Premièrement, dites-vous bien que votre enfant n'est pas le seul à connaître ce genre de défaillance. Ensuite ôtez-vous de l'idée que c'est mauvais signe.
Je dirai simplement que c'est un signe, tout court. Ou mieux: un signal avertisseur. Quelque chose s'est modifié dans l'enfant, à moins que ce ne soit autour de lui. Il est mal dans sa peau, il souffre de frustrations (réelles ou imaginaires), ses besoins ont changé, il ne sait plus quel rôle il joue ici-bas.
Le traiter en coupable, ce n'est pas cela qui l'aidera à se remettre en selle. S'angoisser en pensant que son avenir est compromis ne constitue pas le meilleur des stimulants. Mais ce qu'on peut toujours essayer, même dans le désespoir, c'est de remonter à l'origine, retrouver le moment où un caillou s'est faufilé dans le soulier pour finir par rendre la marche boîteuse, pénible, voire impossible.
Avec lui, pas contre lui
Rien n'arrive tout à fait par hasard. Des impressions et des événements se tressent sans qu'on y prenne garde au début. C'est seulement quand les relations se sont détériorées qu'on prend conscience du malaise qui règne en profondeur. Malaise dont l'enfant souffre encore plus que ses parents, en dépit des apparences.
Si on partait de l'idée qu'il ne demanderait pas mieux que d'être heureux et d'entretenir de bonnes relations avec ceux qui l'élèvent. Si, au lieu de le condamner, le saler, le rejeter, on lui demandait ce qu'il ressent, ce qui lui manque, ce qu'il cherche en définitive?

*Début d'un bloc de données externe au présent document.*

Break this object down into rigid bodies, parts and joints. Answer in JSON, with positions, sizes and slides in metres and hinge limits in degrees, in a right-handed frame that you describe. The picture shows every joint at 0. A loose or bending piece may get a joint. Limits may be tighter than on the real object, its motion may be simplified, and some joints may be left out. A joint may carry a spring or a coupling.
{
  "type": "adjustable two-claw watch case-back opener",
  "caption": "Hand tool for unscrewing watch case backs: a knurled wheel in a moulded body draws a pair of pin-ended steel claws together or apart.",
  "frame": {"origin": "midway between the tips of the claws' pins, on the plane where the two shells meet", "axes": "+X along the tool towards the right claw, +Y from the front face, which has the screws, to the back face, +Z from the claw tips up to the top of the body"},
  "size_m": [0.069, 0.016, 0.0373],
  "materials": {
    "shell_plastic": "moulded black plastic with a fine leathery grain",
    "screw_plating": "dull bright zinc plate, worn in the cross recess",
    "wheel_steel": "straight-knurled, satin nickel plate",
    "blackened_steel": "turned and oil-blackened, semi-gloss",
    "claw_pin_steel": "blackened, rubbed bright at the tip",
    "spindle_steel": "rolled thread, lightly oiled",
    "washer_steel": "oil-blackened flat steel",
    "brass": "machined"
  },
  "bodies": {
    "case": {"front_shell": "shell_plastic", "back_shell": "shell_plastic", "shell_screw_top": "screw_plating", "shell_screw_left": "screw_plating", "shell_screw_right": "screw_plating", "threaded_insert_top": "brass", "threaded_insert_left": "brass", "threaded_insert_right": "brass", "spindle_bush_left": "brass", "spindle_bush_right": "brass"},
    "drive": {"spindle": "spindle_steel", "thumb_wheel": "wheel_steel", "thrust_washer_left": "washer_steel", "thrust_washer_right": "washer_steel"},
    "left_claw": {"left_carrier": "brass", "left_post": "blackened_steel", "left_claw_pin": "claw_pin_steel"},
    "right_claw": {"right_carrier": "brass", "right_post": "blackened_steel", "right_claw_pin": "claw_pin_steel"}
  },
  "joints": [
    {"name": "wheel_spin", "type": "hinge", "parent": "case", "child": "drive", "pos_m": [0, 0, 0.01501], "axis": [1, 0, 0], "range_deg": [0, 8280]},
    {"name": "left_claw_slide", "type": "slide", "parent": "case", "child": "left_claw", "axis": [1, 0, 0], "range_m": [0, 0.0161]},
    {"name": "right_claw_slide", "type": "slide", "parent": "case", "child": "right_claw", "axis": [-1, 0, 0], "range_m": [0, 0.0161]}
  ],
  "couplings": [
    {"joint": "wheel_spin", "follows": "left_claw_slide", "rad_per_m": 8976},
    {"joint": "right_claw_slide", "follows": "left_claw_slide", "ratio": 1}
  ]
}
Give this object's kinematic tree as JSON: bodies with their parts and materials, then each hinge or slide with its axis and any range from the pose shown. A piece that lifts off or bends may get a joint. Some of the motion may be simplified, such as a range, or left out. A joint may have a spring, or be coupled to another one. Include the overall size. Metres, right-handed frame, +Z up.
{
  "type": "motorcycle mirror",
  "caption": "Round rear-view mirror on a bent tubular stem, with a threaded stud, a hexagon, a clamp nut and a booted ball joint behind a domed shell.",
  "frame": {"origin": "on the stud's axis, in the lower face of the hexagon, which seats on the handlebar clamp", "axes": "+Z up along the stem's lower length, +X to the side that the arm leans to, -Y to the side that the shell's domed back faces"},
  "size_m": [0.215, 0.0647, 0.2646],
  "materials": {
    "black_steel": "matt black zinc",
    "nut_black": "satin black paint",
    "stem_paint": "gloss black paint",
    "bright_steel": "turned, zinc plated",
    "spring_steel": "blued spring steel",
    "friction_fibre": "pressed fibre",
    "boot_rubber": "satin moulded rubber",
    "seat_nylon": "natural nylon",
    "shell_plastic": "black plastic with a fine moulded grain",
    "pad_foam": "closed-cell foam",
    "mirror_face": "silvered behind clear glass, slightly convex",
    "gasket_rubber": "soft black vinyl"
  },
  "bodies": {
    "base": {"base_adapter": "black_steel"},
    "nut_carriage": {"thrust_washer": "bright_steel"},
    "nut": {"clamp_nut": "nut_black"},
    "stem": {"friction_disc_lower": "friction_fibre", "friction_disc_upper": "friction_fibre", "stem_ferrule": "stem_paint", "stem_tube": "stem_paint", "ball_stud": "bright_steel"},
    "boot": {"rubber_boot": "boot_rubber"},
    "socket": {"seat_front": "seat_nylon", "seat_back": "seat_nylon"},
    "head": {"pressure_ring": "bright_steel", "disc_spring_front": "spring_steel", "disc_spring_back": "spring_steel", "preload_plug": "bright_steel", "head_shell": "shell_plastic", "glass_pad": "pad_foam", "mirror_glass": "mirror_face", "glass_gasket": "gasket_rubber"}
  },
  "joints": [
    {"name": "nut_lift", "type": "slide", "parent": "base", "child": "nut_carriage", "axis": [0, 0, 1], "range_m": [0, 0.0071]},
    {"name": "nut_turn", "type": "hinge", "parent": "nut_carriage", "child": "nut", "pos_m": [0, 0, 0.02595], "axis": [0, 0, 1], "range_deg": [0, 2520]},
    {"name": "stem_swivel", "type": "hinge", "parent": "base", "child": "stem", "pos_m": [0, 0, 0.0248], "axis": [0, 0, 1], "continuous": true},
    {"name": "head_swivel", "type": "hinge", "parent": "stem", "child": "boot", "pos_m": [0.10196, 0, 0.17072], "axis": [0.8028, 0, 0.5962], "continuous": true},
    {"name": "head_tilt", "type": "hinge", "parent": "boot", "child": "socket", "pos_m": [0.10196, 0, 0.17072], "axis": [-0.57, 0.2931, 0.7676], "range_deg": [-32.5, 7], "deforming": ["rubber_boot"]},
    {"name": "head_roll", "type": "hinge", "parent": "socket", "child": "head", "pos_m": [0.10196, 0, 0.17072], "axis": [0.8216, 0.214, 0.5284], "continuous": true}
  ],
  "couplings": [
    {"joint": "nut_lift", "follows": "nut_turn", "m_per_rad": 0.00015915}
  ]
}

Car un comportement nettement en désaccord avec le milieu a toujours une signification. Mais rarement celle qu'on avait cru déceler sous l'empire de la déception ou de l'énervement.
Dans le groupe familial aussi bien que dans notre société on est si pressé de désigner le coupable et de chercher à l'empêcher de nuire! Ce serait tellement commode si le responsable, c'était lui seulement, et moi pas du tout. En réalité, nous avons partie liée. Rien de ce qui arrive à l'autre n'est totalement étranger à ce que je suis, ce que je dis, ce que je fais.
Plutôt que de me tourmenter au sujet de la paille qui me gêne dans l'oeil de mon enfant, si je m'interrogeais aussi à propos de la poutre qui m'empêche d'avoir le regard transparent?